De la anunciada confluencia entre líderes de la manifestación y el sicario de Pablo Escobar que carga con 3.000 asesinatos no puede inferirse sino afinidad de intereses y valores pues, salvo Marta Lucía Ramírez, ninguno de ellos lo objetó. Uribe, Ordóñez, Londoño, Pastrana, Henrique Gómez, el temible pastor Arrázola guardaron silencio. Y la senadora del CD Paola Holguín la justificó por ser aquel matón ciudadano con derechos. Crisol de extremistas, en el uribismo puede lo mismo un expresidente amenazar con romperle a otro la cara, marica, o manosear la idea de patria, que un ser abominable como Popeye armarse de “valor patriótico (contra la corrupción) y gritarle ladrón al ladrón y rata a la rata”. Uno y otro parecen gobernados por el mismo patrón de conducta, por el mismo lenguaje soez que naturalizó el discurso de la violencia.

Sostiene Eduardo Lindarte en Razón Pública que la raíz de la corrupción descansa en la jerarquía de castas y su exclusión racial y social que nos viene de la Colonia. En vez de una moral colectiva, solidaria, imperan entre nosotros relaciones de dependencia personal, con sus corolarios de elitismo y sentido de privilegio que les da a los estamentos superiores licencia para burlar la ley. En los estratos inferiores, la corrupción responde a la búsqueda de las oportunidades que la sociedad les niega. Diríase que mutó la lealtad y ahora se le profesó al nuevo patrón.

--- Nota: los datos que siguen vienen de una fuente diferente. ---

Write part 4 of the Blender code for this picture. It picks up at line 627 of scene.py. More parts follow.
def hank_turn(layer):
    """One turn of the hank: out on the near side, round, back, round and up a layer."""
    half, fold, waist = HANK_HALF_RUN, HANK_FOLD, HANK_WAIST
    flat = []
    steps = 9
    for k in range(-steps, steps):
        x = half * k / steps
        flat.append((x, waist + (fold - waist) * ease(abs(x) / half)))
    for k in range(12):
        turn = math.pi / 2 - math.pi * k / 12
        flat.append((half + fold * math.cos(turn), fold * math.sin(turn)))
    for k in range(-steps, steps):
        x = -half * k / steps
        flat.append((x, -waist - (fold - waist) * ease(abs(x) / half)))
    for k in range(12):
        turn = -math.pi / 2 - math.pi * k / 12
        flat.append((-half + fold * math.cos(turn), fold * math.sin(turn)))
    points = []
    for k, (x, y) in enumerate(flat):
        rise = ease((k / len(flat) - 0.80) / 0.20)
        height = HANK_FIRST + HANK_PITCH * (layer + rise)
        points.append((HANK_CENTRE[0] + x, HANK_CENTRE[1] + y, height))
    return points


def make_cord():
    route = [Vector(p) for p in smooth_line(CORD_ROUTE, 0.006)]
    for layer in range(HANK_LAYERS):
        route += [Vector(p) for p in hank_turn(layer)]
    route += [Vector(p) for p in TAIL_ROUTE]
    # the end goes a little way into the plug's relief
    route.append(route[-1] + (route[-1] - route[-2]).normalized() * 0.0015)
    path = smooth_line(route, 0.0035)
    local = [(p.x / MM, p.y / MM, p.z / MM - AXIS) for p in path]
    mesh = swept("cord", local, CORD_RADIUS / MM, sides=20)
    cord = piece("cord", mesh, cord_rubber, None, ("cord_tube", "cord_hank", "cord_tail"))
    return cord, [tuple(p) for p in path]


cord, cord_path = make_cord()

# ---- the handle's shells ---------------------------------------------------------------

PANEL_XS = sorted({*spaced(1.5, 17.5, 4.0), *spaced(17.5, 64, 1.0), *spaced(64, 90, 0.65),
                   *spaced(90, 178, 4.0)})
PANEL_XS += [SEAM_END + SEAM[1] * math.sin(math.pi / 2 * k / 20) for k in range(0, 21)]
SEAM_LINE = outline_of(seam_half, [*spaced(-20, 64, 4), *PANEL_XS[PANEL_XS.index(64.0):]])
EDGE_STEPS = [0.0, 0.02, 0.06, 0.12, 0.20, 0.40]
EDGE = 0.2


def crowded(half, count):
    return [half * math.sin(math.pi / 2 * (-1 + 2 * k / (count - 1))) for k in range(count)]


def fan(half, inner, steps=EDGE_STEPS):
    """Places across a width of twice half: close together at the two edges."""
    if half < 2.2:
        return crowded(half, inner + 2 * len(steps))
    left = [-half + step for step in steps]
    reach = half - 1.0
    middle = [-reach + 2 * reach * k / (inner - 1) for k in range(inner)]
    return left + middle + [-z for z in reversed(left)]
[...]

Sobre ese presupuesto floreció el fenómeno redistributivo del narcotráfico. Este sobornó a políticos, jueces, funcionarios y uniformados. Allí donde gobernó impuso seguridad y orden con puño de hierro, pero regó dinero entre los olvidados que tuvieron entonces moto y celular y negocio propio y, los más avisados, metra corta. Miles de muchachos se sintieron “gente” al acertar el tiro contra la víctima del día, tras encomendarse a la Virgen para no fallar. Se generalizó la mentalidad del todo-vale y un pragmatismo amoral disparó la convivencia con la ilegalidad y el crimen. Con el narcotráfico hicieron negocio las élites y salieron del purgatorio muchos excluidos. Su gran beneficiada, la clase política.

Nuestra derecha apunta al poder en 2018 con ardoroso apoyo del rey del sicariato, que así se la juega por culminar su ascenso en la política. Momento de transparencia involuntaria que la democracia agradece. Porque mueve a las mayorías hartas de narcotráfico, corrupción y violencia a unirse en el proyecto de construir un país distinto.